Die strafbare Werbung kennt zwei Tatbestände:

  • Die strafbare irreführende Werbung --> 7.1.1.
  • Die strafbare progressive Kundenwerbung --> 7.1.2.

7.1.1. Strafbare irreführende Werbung

„Wer in der Absicht, den Anschein eines besonders günstigen Angebots hervorzurufen, in öffentlichen Bekanntmachungen oder in Mitteilungen, die für einen größeren Kreis von Personen bestimmt sind, durch unwahre Angaben irreführend wirbt, wird mit Freiheitsstrafe bis zu zwei Jahren oder mit Geldstrafe bestraft“ (§ 16 I UWG).

Die Begriffe der irreführenden und unwahren Angaben sind unter 5.1.3.2. erläutert. Eine unwahre und zur Irreführung geeignete Angabe kann auch durch Verschweigen eines wesentlichen Umstandes gemacht werden. Dabei kann auf die Kriterien in 5.1.4. zurückgegriffen werden.

Öffentliche Bekanntmachungen sind Veröffentlichungen, die sich an eine nicht erkennbar miteinander verbundene Vielzahl von Personen, also an jedermann wenden. Dabei genügt die Möglichkeit der Kenntnisnahme.

Beispiele:

Werbeanzeigen in Zeitungen, Rundfunk- und Kinowerbung.

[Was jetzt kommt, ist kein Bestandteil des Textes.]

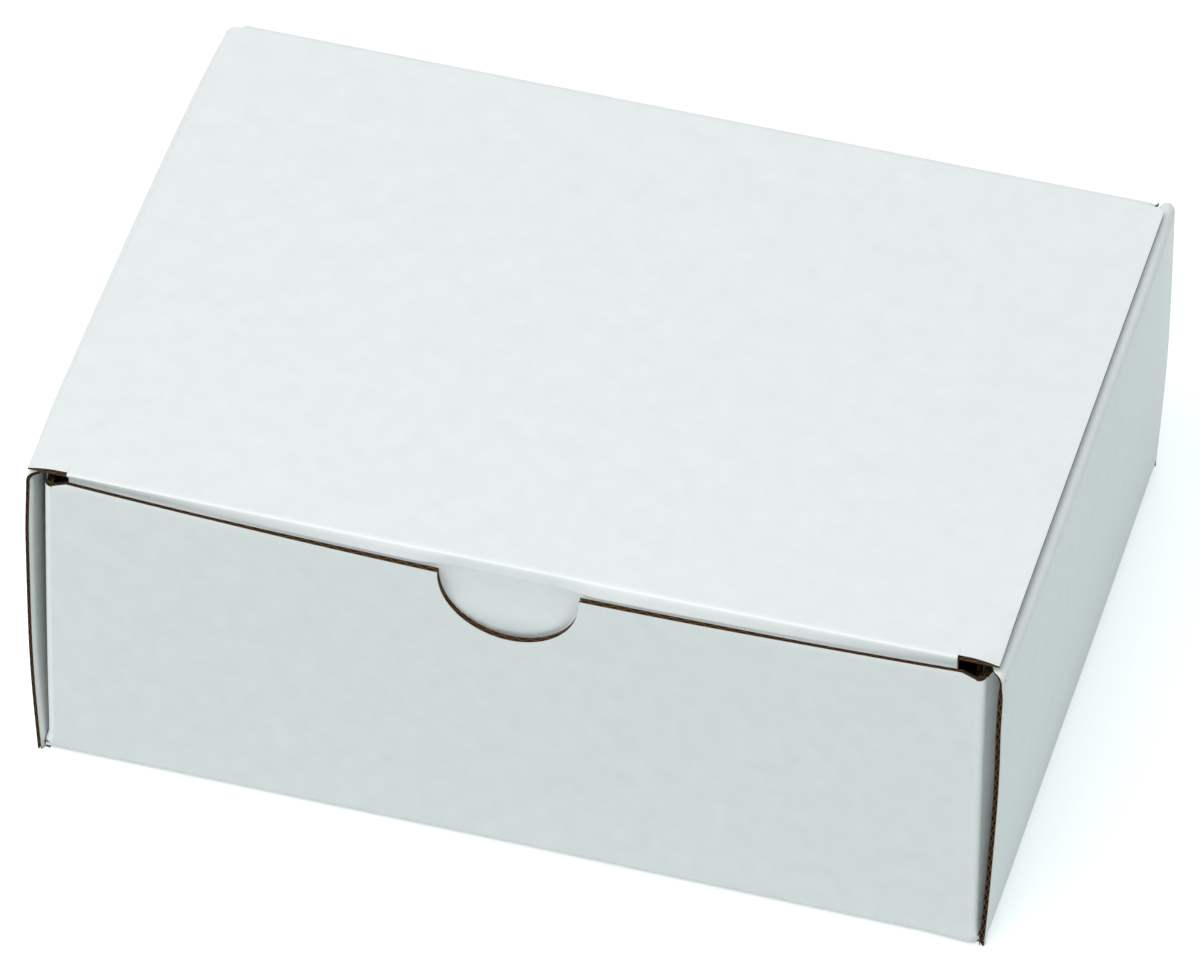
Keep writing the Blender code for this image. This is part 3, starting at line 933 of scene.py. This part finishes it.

Mitteilungen für einen größeren Personenkreis richten sich nicht an die Allgemeinheit. Es ist ausreichend, wenn die Mitteilung den größeren Personenkreis nach und nach erreicht.

Beispiel:

Preislisten oder Prospekte.

Der Täter muss beabsichtigen, den Anschein eines besonders günstigen Angebots zu erwecken umso die Kunden zum Kauf anzulocken. Da nur der Anschein gegeben sein muss, ist es unwichtig, ob die beworbenen Vorteile tatsächlich vorhanden sind. Es genügt ein nur vermeintlicher Vorteil.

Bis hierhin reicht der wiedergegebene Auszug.